— START Data —

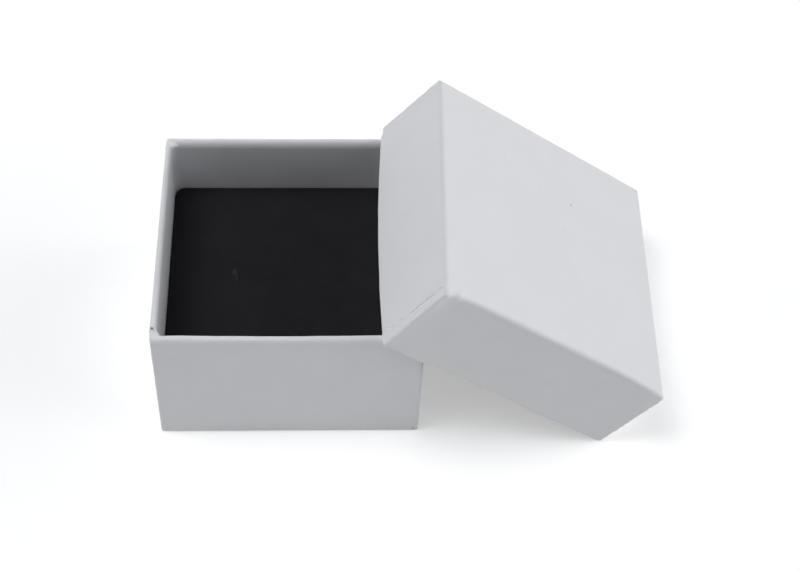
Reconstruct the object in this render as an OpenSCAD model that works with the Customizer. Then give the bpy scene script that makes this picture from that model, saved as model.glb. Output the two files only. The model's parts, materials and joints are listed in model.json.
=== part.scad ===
// Ring display box: a square paper-covered tray with a telescoping lid and a foam ring pad.
// The lid is off and leans on the tray: the rim of its left wall lies across the tray's front and
// back rims, and its right rim edge stands on the table.
// Origin: middle of the tray's underside. +X right, +Y back, +Z up. Millimetres.

/* [Tray] */
// Outside width of the tray, left to right
base_w = 50; // [40:1:90]
// Outside depth of the tray, front to back
base_d = 50; // [40:1:90]
// Outside height of the tray
base_h = 30; // [24:1:40]
// How far the covering paper is turned in below the tray's rim
base_turn_in = 18; // [8:1:20]

/* [Lid] */
// Outside height of the lid
lid_h = 18; // [16:1:28]
// Gap between the tray and each wall of the lid, when the lid is on
lid_clear = 0.3; // [0.2:0.05:1]
// How far the covering paper is turned in above the lid's rim
lid_turn_in = 14; // [6:1:14]

/* [Where the lid leans] */
// How far inside the tray's right wall the lid's left rim lies
lean_in = 7; // [4:0.5:12]
// Turn of the lid seen from above, about the middle of its overlap with the tray, in degrees
lean_turn = -1.5; // [-2:0.25:2]
// Air left between the lid's rim and the tray's rims
lean_gap = 0.1; // [0.05:0.05:0.5]

/* [Board and paper] */
// Thickness of the greyboard
board_t = 1; // [0.8:0.1:1.6]
// Thickness of the covering paper
wrap_t = 0.1; // [0.08:0.01:0.2]
// Thickness of the liners on the tray's floor and inside the lid's top
liner_t = 0.1; // [0.08:0.01:0.3]
// Gap round each liner
liner_clear = 0.2; // [0.1:0.05:1]
// Outside radius of the upright corners, and of the folds between the floor and the walls
corner_r = 0.9; // [0.6:0.1:1.8]
// Inside radius that the turned-in paper leaves in the upright corners
turn_r = 0.8; // [0.4:0.1:2]
// Open slit between two folded board walls
fold_slit = 0.1; // [0.05:0.05:0.3]
// Distance from an upright corner to the paper edge of the side panel
seam_in = 2; // [1:0.5:6]
// Step down from the side panel to the corner tab under it
seam_step = 0.05; // [0.02:0.01:0.07]

/* [Corner stays] */
// Width of one leg of a corner stay
stay_w = 8; // [4:1:14]
// Thickness of a corner stay, which is pressed flush into the board
stay_t = 0.1; // [0.05:0.01:0.2]
// Distance from a stay's ends to the rounded fold and to the board's rim
stay_margin = 1.5; // [0.5:0.5:4]

/* [Ring pad] */
// Thickness of the foam block
foam_h = 15; // [10:0.5:20]
// Thickness of the flocked face on the foam
face_t = 0.5; // [0.3:0.1:1]
// Gap between the pad and each wall of the tray
pad_clear = 0.3; // [0.2:0.05:1]
// Radius of the pad's upright corners
pad_r = 2; // [1:0.5:6]
// Length of the ring slit, left to right
slit_l = 22; // [14:1:30]
// Width of the ring slit
slit_w = 0.8; // [0.4:0.1:2]
// Depth of the ring slit from the pad's top
slit_depth = 9; // [4:0.5:9.5]

/* [Hidden] */
$fn = 48;
cut = 1;                                   // how far a cut runs past the surface it opens
board_in_r = 0.2;                          // inside radius of the folded board's corners
wall_t = board_t + 2 * wrap_t;             // a finished wall: paper, board, turned-in paper
panel_t = wrap_t + board_t + liner_t;      // the finished floor of the tray, or top of the lid
lid_w = base_w + 2 * (lid_clear + wall_t);
lid_d = base_d + 2 * (lid_clear + wall_t);
// The lid's left wall touches with the inner edge of its rim, its right wall with the outer edge
lean_angle = asin((base_h + lean_gap) / (lid_w - wall_t));
lean_z = base_h + lean_gap + wall_t * sin(lean_angle);
// Corner directions: left or right, front or back
FRONT_LEFT = [-1, -1];
FRONT_RIGHT = [1, -1];
BACK_LEFT = [-1, 1];
BACK_RIGHT = [1, 1];

// ---- shapes shared by the tray and the lid, drawn as a tray that stands on z = 0 ----

module rounded_square(w, d, r) {
    square([w - 2 * r, d], center = true);
    square([w, d - 2 * r], center = true);
    for (x = [-1, 1], y = [-1, 1])
        translate([x * (w / 2 - r), y * (d / 2 - r)]) circle(r);
}

// Upright block of w by d from z0 to z1
module block(w, d, z0, z1, r) {
    translate([0, 0, z0]) linear_extrude(z1 - z0) rounded_square(w, d, r);
}

// The same block drawn in by t on each side
module block_in(w, d, t, z0, z1, r) {
    block(w - 2 * t, d - 2 * t, z0, z1, r);
}

// Section of a folded wall pair: w wide, drawn in by t, up to z1, its two folds rounded
module folded_section(w, t, z1) {
    x_mid = w / 2 - corner_r;
    translate([-w / 2 + t, corner_r]) square([w - 2 * t, z1 - corner_r]);
    translate([-x_mid, t]) square([2 * x_mid, corner_r]);
    for (side = [-1, 1]) translate([side * x_mid, corner_r]) circle(corner_r - t);
}

// Block up to z1, drawn in by t on each side and at the bottom, its folds and corners rounded alike
module folded_block(w, d, t, z1) {
    intersection() {
        block_in(w, d, t, t, z1, corner_r - t);
        rotate([90, 0, 0]) linear_extrude(d, center = true) folded_section(w, t, z1);
        rotate([90, 0, 90]) linear_extrude(w, center = true) folded_section(d, t, z1);
    }
}

// Tape that holds one corner of the board, pressed flush into its outside faces
module stay(w, d, h, corner) {
    leg = stay_w + wrap_t;
    intersection() {
        difference() {
            block_in(w, d, wrap_t, corner_r + stay_margin, h - wrap_t - stay_margin, corner_r - wrap_t);
            block_in(w, d, wrap_t + stay_t, 0, h, corner_r - wrap_t - stay_t);
        }
        translate([corner[0] * w / 2, corner[1] * d / 2, h / 2]) cube([2 * leg, 2 * leg, h], center = true);
    }
}

// One scored blank, folded up: floor and four walls, with an open slit at each upright corner
module folded_board(w, d, h) {
    floor_top = wrap_t + board_t;
    slit_len = 4 * board_t;
    difference() {
        folded_block(w, d, wrap_t, h - wrap_t);
        block_in(w, d, wrap_t + board_t, floor_top, h, board_in_r);
        for (x = [-1, 1], y = [-1, 1]) {
            stay(w, d, h, [x, y]);
            translate([x * (w / 2 - wall_t / 2), y * (d / 2 - wall_t / 2), floor_top])
                rotate([0, 0, 45 * x * y])
                    translate([-slit_len / 2, -fold_slit / 2, 0]) cube([slit_len, fold_slit, h]);
        }
    }
}

// Covering paper: under the floor, up the walls, over the rim and turned in
module wrapping(w, d, h, turn_in) {
    difference() {
        union() {
            difference() {
                folded_block(w, d, 0, h);
                folded_block(w, d, wrap_t, h + cut);
            }
            difference() {
                block(w, d, h - wrap_t, h, corner_r);
                block_in(w, d, wall_t, h - wrap_t - cut, h + cut, turn_r);
            }
            difference() {
                block_in(w, d, wrap_t + board_t, h - turn_in, h, board_in_r);
                block_in(w, d, wall_t, h - turn_in - cut, h + cut, turn_r);
            }
        }
        // the side panels stop short of the corners and show the tabs under them
        for (x = [-1, 1], y = [-1, 1])
            translate([x * (w / 2 - seam_step + cut / 2), y * (d / 2 - seam_in + (seam_in + cut) / 2), h / 2])
                cube([cut, seam_in + cut, h + 2 * cut], center = true);
    }
}

// Paper glued on the floor between the walls
module liner(w, d) {
    block_in(w, d, wrap_t + board_t + liner_clear, wrap_t + board_t, panel_t, board_in_r);
}

// ---- tray ----

module base_board() { color("#9c978d") folded_board(base_w, base_d, base_h); }
module base_stay(corner) { color("#b89c72") stay(base_w, base_d, base_h, corner); }
module base_wrap() { color("#d9dadd") wrapping(base_w, base_d, base_h, base_turn_in); }
module base_liner() { color("#ececea") liner(base_w, base_d); }

// ---- ring pad ----

module pad_layer(z0, z1) {
    difference() {
        block_in(base_w, base_d, wall_t + pad_clear, z0, z1, pad_r);
        ring_slit();
    }
}

module ring_slit() {
    pad_top = panel_t + foam_h + face_t;
    translate([0, 0, pad_top - slit_depth]) linear_extrude(slit_depth + cut) {
        square([slit_l - slit_w, slit_w], center = true);
        for (x = [-1, 1]) translate([x * (slit_l - slit_w) / 2, 0]) circle(slit_w / 2);
    }
}

module insert_foam() { color("#1f2022") pad_layer(panel_t, panel_t + foam_h); }
module insert_face() { color("#27282b") pad_layer(panel_t + foam_h, panel_t + foam_h + face_t); }

// ---- lid ----

// Turns a tray-shaped piece upside down and leans it on the tray
module leaning() {
    pivot_x = base_w / 2 - lean_in / 2;
    translate([pivot_x, 0, 0]) rotate([0, 0, lean_turn])
        translate([-lean_in / 2, 0, lean_z]) rotate([0, lean_angle, 0])
            translate([lid_w / 2, 0, lid_h]) rotate([180, 0, 0]) children();
}

// The lid is drawn upside down, so a corner at its front is drawn at the back
module lid_stay(corner) {
    color("#b89c72") leaning() stay(lid_w, lid_d, lid_h, [corner[0], -corner[1]]);
}
module lid_board() { color("#9c978d") leaning() folded_board(lid_w, lid_d, lid_h); }
module lid_wrap() { color("#d9dadd") leaning() wrapping(lid_w, lid_d, lid_h, lid_turn_in); }
module lid_liner() { color("#ececea") leaning() liner(lid_w, lid_d); }

base_board();
base_stay(FRONT_LEFT);  // base_stay_front_left
base_stay(FRONT_RIGHT);  // base_stay_front_right
base_stay(BACK_LEFT);  // base_stay_back_left
base_stay(BACK_RIGHT);  // base_stay_back_right
base_wrap();
base_liner();
insert_foam();
insert_face();
lid_board();
lid_stay(FRONT_LEFT);  // lid_stay_front_left
lid_stay(FRONT_RIGHT);  // lid_stay_front_right
lid_stay(BACK_LEFT);  // lid_stay_back_left
lid_stay(BACK_RIGHT);  // lid_stay_back_right
lid_wrap();
lid_liner();
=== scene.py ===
"""Looks of a paper-covered ring display box: its tray, its black ring pad and its leaning lid."""

import json
import math

import bmesh
import bpy
import numpy as np
from mathutils import Matrix, Vector, noise


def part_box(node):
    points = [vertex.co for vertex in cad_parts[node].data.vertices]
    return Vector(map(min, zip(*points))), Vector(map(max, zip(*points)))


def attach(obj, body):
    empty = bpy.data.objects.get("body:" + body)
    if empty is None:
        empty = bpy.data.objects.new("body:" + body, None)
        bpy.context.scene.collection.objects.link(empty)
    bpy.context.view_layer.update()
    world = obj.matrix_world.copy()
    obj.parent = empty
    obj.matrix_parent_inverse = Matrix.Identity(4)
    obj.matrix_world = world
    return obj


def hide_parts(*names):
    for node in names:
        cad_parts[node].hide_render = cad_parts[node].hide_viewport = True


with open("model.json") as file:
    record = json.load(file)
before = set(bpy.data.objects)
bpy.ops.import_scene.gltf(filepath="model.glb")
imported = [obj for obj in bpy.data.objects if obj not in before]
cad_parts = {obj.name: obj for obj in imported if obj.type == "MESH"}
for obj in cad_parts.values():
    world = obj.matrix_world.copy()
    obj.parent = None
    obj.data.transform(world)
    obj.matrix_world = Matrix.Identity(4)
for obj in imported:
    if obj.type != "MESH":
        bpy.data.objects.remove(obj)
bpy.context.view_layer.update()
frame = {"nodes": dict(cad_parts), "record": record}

# ---- sizes in millimetres, as in the part's source ----

MM = 0.001
tray_low, tray_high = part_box("base_wrap")
pad_low, pad_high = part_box("insert_foam")
face_low, face_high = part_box("insert_face")
BASE_W, BASE_D, BASE_H = (tray_high - tray_low) / MM
PAD_BOTTOM = pad_low.z / MM
FACE_BOTTOM = face_low.z / MM
PAD_TOP = face_high.z / MM

BOARD_T = 1             # a finished wall is this board between two papers
PAPER_T = 0.1
WALL_T = BOARD_T + 2 * PAPER_T
LID_CLEAR = 0.3         # gap between the tray and each wall of the lid, when the lid is on
LID_W = BASE_W + 2 * (LID_CLEAR + WALL_T)
LID_D = BASE_D + 2 * (LID_CLEAR + WALL_T)
LID_H = 18
BASE_TURN_IN = 18
LID_TURN_IN = 14
LEAN_IN = 7             # how far inside the tray's right wall the lid's left rim lies
LEAN_TURN = math.radians(-1.5)
LEAN_GAP = 0.1          # air left between the lid's rim and the tray's rims

lean_angle = math.asin((BASE_H + LEAN_GAP) / (LID_W - WALL_T))
lean_z = BASE_H + LEAN_GAP + WALL_T * math.sin(lean_angle)
# The lid is built like the tray, standing on z = 0 with its rim up, then turned over and leant
LEANING = (
    Matrix.Translation((BASE_W / 2 - LEAN_IN / 2, 0, 0))
    @ Matrix.Rotation(LEAN_TURN, 4, "Z")
    @ Matrix.Translation((-LEAN_IN / 2, 0, lean_z))
    @ Matrix.Rotation(lean_angle, 4, "Y")
    @ Matrix.Translation((LID_W / 2, 0, LID_H))
    @ Matrix.Rotation(math.pi, 4, "X")
)


# ---- meshes ----

SHARP_FOLD = math.radians(50)   # an edge that turns more than this stays sharp
SEED_SHIFT = (1, 0.37, -0.61)   # each seed takes its noise from another place along this line


def add_mesh(name, points, faces):
    """New object with a smooth mesh, its points given in millimetres, its sharp folds kept."""
    mesh = bpy.data.meshes.new(name)
    mesh.from_pydata([Vector(p) * MM for p in points], [], faces)
    mesh.validate()
    work = bmesh.new()
    work.from_mesh(mesh)
    bmesh.ops.recalc_face_normals(work, faces=work.faces)
    work.to_mesh(mesh)
    work.free()
    mesh.polygons.foreach_set("use_smooth", [True] * len(mesh.polygons))
    mesh.set_sharp_from_angle(angle=SHARP_FOLD)
    obj = bpy.data.objects.new(name, mesh)
    bpy.context.scene.collection.objects.link(obj)
    return obj


def loft(name, rings, ring_closed=False):
    """Skin through rings of equally many points. The ends are fanned, or joined to each other."""
    count = len(rings[0])
    points = [tuple(p) for ring in rings for p in ring]
    faces = []

    def band(a, b):
        for i in range(count):
            j = (i + 1) % count
            faces.append((a * count + i, a * count + j, b * count + j, b * count + i))

    for k in range(len(rings) - 1):
        band(k, k + 1)
    if ring_closed:
        band(len(rings) - 1, 0)
    else:
        for k in (0, len(rings) - 1):
            points.append(tuple(np.mean(rings[k], axis=0)))
            centre = len(points) - 1
            faces.extend((centre, k * count + i, k * count + (i + 1) % count) for i in range(count))
    return add_mesh(name, points, faces)


def waves(p, length, seed):
    """Smooth noise from -1 to 1 with that wavelength in millimetres."""
    return noise.noise(Vector(p) / length + Vector([seed * share for share in SEED_SHIFT]))


def smooth(x):
    """Rises smoothly from 0 to 1 as x does, and is level on both sides."""
    x = np.clip(x, 0, 1)
    return x * x * (3 - 2 * x)


def hill(x, centre, width):
    """1 at the centre, and about a third at that width on each side of it."""
    return np.exp(-(((x - centre) / width) ** 2))


# ---- paper shells: the covering papers of the tray and the lid ----

# The paper's edges are softer than the board's own
TURN_R = 1.7            # inside radius of the turned-in paper's upright corners
WEB_R = 0.4             # what the paper adds to it where it bridges them at the rim
WEB_DOWN = 2.0          # how far down it does
POINT_R = 0.12          # radius left at the four corners of the panel
LEAST_R = 0.05          # and at least on the sheet's back
FOLD_OPENS = 35         # degrees round the fold where that radius starts to open up

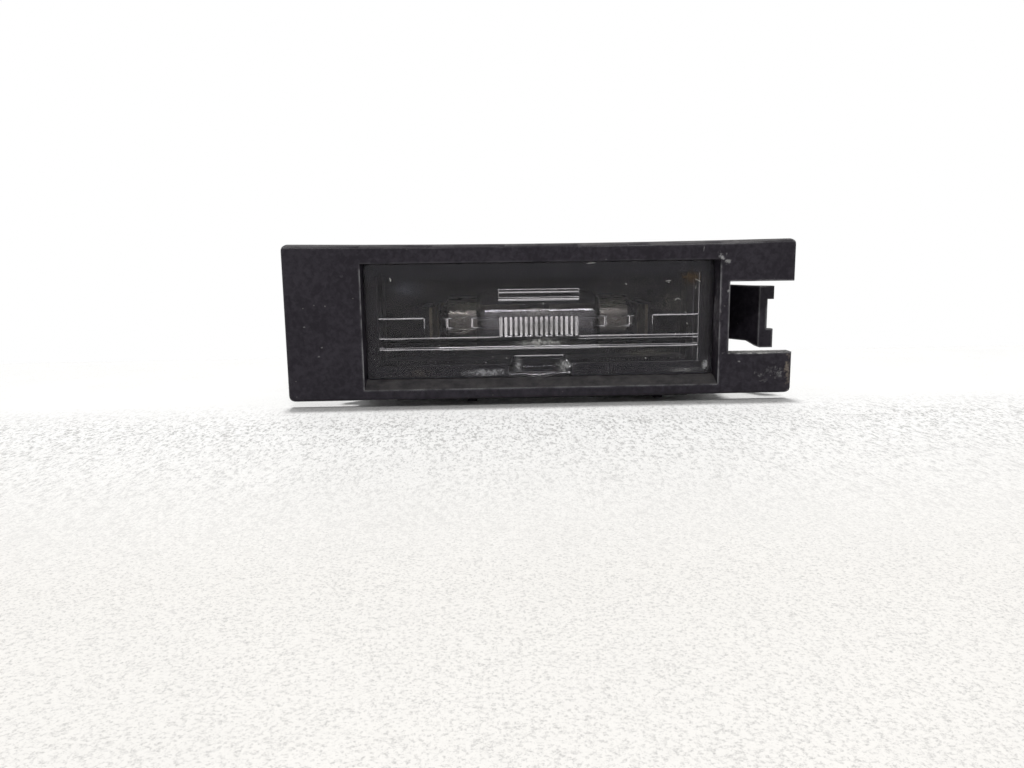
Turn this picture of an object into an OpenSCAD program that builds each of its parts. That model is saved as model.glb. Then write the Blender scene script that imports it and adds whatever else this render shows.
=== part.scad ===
// Clip-in number plate lamp for a car, in millimetres.
// X runs along the lamp, the lens faces -Y and Z is up.
// The origin is the middle of the bezel's back face, which lies on the car's panel.

/* [Bezel] */
// Length of the bezel plate
plate_l = 85; // [80:0.5:95]
// Height of the bezel plate
plate_h = 26; // [24:0.5:30]
// Thickness of the bezel plate
plate_t = 3; // [2.4:0.1:4]
// Radius of the plate's corners
corner_r = 1.3; // [0.8:0.1:2.5]
// Radius of the plate's front edges
edge_r = 0.6; // [0.2:0.1:0.8]
// How far the top edge dips at mid length
top_dip = 0.35; // [0.1:0.05:0.6]
// Height of the notch in the right end
notch_h = 12; // [8:0.5:14]
// Depth of the hollows in the plate's back
hollow_d = 1.2; // [0.6:0.1:1.4]
// Wall left between those hollows
hollow_wall = 1.4; // [1:0.1:2]

/* [Window] */
// Length of the window
window_l = 59.6; // [54:0.2:62]
// Border above the window
border_top = 3.3; // [2.6:0.1:5]
// Border below the window
border_low = 1.75; // [1.2:0.05:3]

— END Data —

- _What is required_: The lines to be given again exactly are those from the one containing "it on the tray" up to and including the one containing "before = set(bpy.data.objects)".

- _Task result_:
// Turns a tray-shaped piece upside down and leans it on the tray
module leaning() {
    pivot_x = base_w / 2 - lean_in / 2;
    translate([pivot_x, 0, 0]) rotate([0, 0, lean_turn])
        translate([-lean_in / 2, 0, lean_z]) rotate([0, lean_angle, 0])
            translate([lid_w / 2, 0, lid_h]) rotate([180, 0, 0]) children();
}

// The lid is drawn upside down, so a corner at its front is drawn at the back
module lid_stay(corner) {
    color("#b89c72") leaning() stay(lid_w, lid_d, lid_h, [corner[0], -corner[1]]);
}
module lid_board() { color("#9c978d") leaning() folded_board(lid_w, lid_d, lid_h); }
module lid_wrap() { color("#d9dadd") leaning() wrapping(lid_w, lid_d, lid_h, lid_turn_in); }
module lid_liner() { color("#ececea") leaning() liner(lid_w, lid_d); }

base_board();
base_stay(FRONT_LEFT);  // base_stay_front_left
base_stay(FRONT_RIGHT);  // base_stay_front_right
base_stay(BACK_LEFT);  // base_stay_back_left
base_stay(BACK_RIGHT);  // base_stay_back_right
base_wrap();
base_liner();
insert_foam();
insert_face();
lid_board();
lid_stay(FRONT_LEFT);  // lid_stay_front_left
lid_stay(FRONT_RIGHT);  // lid_stay_front_right
lid_stay(BACK_LEFT);  // lid_stay_back_left
lid_stay(BACK_RIGHT);  // lid_stay_back_right
lid_wrap();
lid_liner();
=== scene.py ===
"""Looks of a paper-covered ring display box: its tray, its black ring pad and its leaning lid."""

import json
import math

import bmesh
import bpy
import numpy as np
from mathutils import Matrix, Vector, noise


def part_box(node):
    points = [vertex.co for vertex in cad_parts[node].data.vertices]
    return Vector(map(min, zip(*points))), Vector(map(max, zip(*points)))


def attach(obj, body):
    empty = bpy.data.objects.get("body:" + body)
    if empty is None:
        empty = bpy.data.objects.new("body:" + body, None)
        bpy.context.scene.collection.objects.link(empty)
    bpy.context.view_layer.update()
    world = obj.matrix_world.copy()
    obj.parent = empty
    obj.matrix_parent_inverse = Matrix.Identity(4)
    obj.matrix_world = world
    return obj


def hide_parts(*names):
    for node in names:
        cad_parts[node].hide_render = cad_parts[node].hide_viewport = True


with open("model.json") as file:
    record = json.load(file)
before = set(bpy.data.objects)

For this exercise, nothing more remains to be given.